• **TASK OBJECTIVE**:
From the entries below, gather each line containing the word "picture".

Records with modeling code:

============

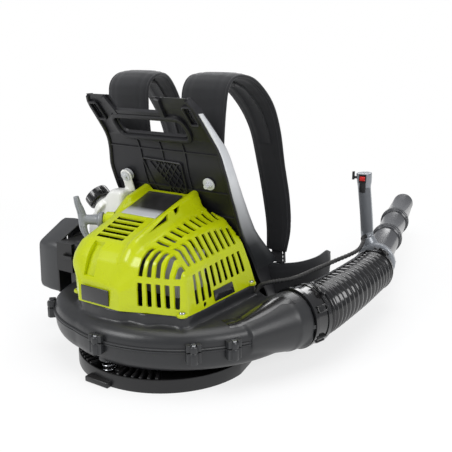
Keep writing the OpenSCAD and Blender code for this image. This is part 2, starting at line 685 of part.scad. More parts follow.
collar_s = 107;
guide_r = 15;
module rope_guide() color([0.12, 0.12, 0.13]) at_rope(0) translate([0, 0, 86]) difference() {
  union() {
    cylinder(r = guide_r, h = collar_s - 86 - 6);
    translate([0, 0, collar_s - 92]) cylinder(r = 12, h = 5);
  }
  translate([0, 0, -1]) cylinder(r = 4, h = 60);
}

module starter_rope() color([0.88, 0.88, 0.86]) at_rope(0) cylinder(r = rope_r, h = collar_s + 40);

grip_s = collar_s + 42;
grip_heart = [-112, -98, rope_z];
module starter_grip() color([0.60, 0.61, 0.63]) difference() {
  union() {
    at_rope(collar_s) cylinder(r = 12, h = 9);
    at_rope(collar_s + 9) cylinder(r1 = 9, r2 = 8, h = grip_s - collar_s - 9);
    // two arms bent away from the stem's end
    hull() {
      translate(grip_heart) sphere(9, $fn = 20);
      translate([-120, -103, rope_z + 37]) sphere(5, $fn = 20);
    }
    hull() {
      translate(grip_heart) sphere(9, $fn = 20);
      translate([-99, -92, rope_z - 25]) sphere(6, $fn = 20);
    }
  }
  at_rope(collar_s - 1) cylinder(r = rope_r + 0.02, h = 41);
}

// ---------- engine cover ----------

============

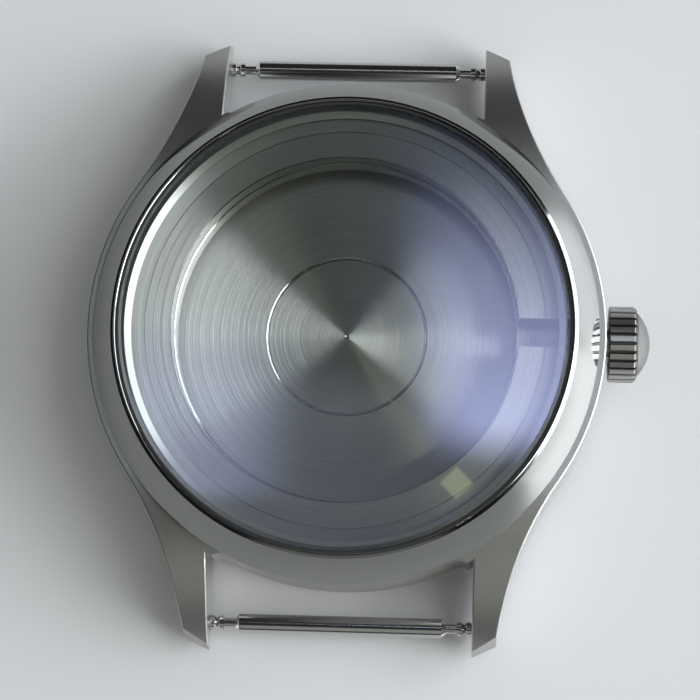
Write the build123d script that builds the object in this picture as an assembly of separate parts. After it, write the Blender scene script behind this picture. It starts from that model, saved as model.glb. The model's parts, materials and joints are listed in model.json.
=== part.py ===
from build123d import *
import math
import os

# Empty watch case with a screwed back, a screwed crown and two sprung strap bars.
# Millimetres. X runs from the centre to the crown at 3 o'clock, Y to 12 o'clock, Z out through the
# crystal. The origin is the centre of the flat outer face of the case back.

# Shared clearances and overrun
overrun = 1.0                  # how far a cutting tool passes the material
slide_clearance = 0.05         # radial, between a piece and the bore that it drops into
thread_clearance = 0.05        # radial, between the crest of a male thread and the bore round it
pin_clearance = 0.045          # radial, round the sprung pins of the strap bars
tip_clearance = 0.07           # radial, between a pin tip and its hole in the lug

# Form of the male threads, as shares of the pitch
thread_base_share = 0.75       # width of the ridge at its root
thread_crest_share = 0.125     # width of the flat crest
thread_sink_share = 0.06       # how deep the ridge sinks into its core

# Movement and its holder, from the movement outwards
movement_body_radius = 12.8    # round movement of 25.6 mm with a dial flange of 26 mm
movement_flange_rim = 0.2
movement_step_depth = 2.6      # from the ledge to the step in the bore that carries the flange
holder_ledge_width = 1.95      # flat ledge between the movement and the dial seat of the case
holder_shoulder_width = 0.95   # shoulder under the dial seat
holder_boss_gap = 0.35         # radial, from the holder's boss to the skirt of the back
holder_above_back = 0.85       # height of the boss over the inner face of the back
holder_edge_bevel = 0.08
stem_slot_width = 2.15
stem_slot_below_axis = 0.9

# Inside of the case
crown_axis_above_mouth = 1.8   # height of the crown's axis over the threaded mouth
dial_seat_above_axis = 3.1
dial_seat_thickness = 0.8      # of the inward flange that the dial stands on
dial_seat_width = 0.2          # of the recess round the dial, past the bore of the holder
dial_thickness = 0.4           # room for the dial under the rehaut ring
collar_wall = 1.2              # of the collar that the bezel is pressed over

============

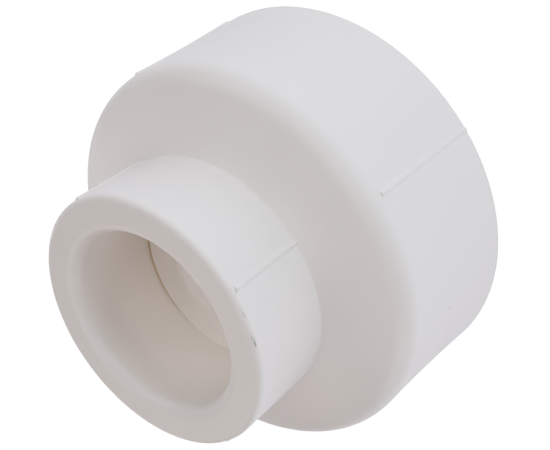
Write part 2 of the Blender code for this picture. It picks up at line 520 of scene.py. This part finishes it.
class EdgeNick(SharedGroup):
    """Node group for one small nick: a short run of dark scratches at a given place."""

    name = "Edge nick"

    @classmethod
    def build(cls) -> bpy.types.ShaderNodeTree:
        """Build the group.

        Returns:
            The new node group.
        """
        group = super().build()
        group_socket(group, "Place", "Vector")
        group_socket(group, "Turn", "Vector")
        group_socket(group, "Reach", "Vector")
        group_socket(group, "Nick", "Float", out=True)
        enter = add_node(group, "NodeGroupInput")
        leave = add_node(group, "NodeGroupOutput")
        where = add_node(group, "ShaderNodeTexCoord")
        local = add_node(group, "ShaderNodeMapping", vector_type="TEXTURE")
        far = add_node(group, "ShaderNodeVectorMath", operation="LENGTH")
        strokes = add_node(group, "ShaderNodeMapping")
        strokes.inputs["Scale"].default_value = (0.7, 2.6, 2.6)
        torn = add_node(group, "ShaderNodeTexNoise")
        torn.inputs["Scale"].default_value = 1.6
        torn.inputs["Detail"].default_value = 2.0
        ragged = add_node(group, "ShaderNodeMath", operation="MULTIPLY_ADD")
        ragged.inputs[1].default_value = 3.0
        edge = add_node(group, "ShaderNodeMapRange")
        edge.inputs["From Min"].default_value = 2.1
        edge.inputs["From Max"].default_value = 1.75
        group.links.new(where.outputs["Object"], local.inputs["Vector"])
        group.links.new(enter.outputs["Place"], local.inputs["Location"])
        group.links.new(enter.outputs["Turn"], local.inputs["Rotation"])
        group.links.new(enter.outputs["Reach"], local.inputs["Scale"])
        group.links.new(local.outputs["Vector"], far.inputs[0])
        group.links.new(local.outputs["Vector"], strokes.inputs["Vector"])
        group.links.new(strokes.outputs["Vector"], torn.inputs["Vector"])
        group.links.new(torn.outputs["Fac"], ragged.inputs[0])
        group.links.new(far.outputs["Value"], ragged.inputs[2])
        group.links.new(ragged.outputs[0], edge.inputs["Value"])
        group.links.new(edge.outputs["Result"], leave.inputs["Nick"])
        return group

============

• **RESPONSE FOR THIS EXERCISE**:
Write the build123d script that builds the object in this picture as an assembly of separate parts. After it, write the Blender scene script behind this picture. It starts from that model, saved as model.glb. The model's parts, materials and joints are listed in model.json.
Write part 2 of the Blender code for this picture. It picks up at line 520 of scene.py. This part finishes it.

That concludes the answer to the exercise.